Barbour has worked with other retail brands, such as Saipua, Phillip Lim, and Aesop, and is known for using natural materials to create unique, innovative spaces.

To put it succinctly, Tacklebox’s repertoire—themed in all of their work—is [defined] by “reclaiming common, ordinary, or otherwise overlooked materials, removing them from their given context and [mis]using them in a new, extra-ordinary way,” which “reveals a material essence that evokes an evidence of the hand and fosters a sense timelessness.”

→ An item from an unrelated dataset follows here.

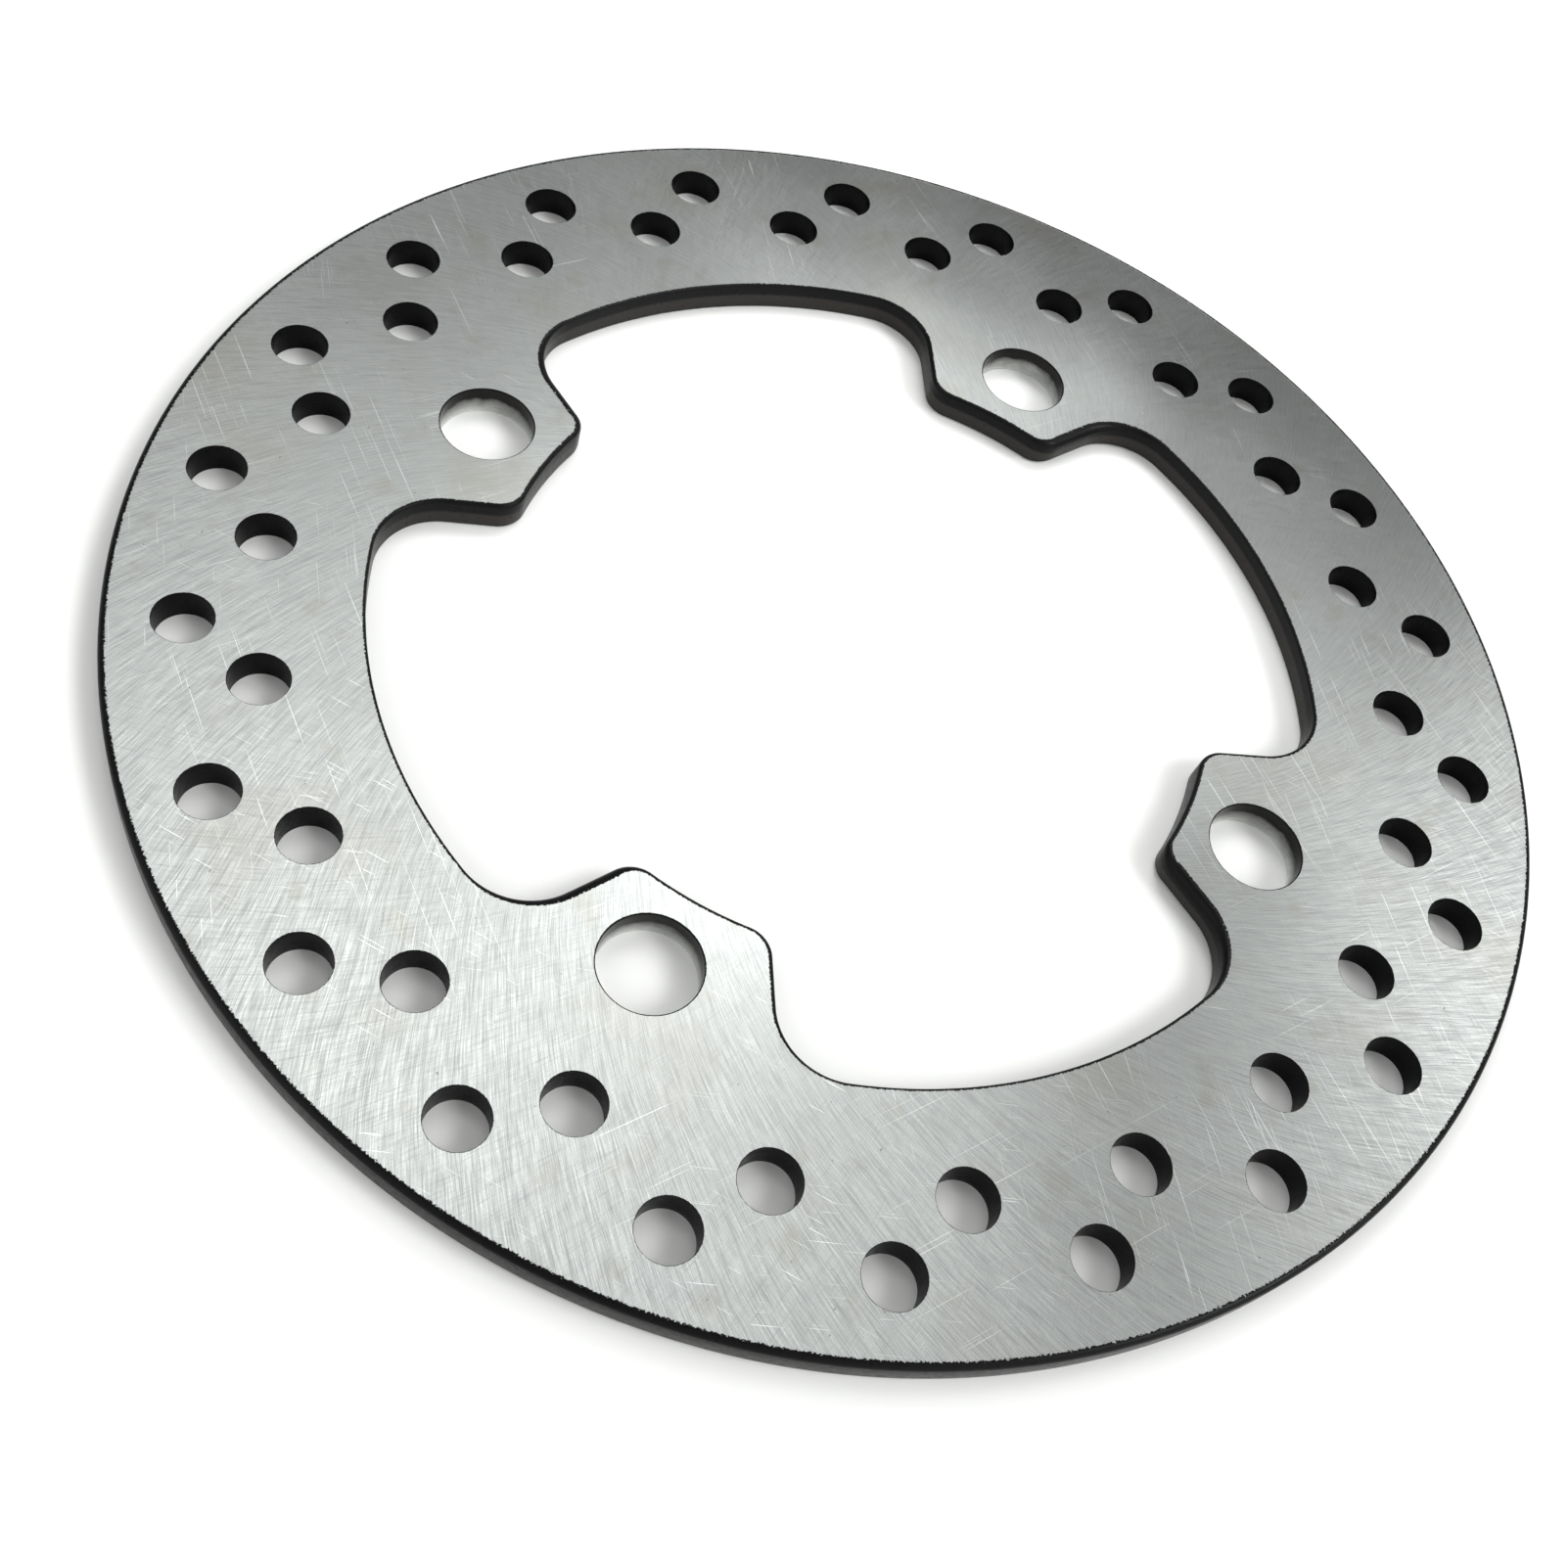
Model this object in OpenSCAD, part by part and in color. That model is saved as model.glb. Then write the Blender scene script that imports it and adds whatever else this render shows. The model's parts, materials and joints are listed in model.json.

For the Australian skincare brand Aesop’s store on Nolita’s Elizabeth Street, Barbour designed the small space using over 3000 hand-shredded pages—from old New York Times newspapers—and swathing the walls in stacks to create a modern yet organic feel. And at Saipua boutique based in Brooklyn, Barbour utilized silver-stained pine siding taken from a century-old Shaker barn, which created an organic, rustic feel to 
the space.

In addition to his work at Tacklebox, he also taught at New York Institute of Technology, Pratt Institute School of Architecture, and Columbia University, where he received his M.S. in Advanced Architectural Design.

OWEN’s design is one that borders on contemporary, but it has the delicate, organic feel that is so often viewed in Barbour’s masterful works of art. The whimsical paper bags and concrete create an architectural landscape that is the ideal backdrop to showcase OWEN’s fantastic array of designer digs.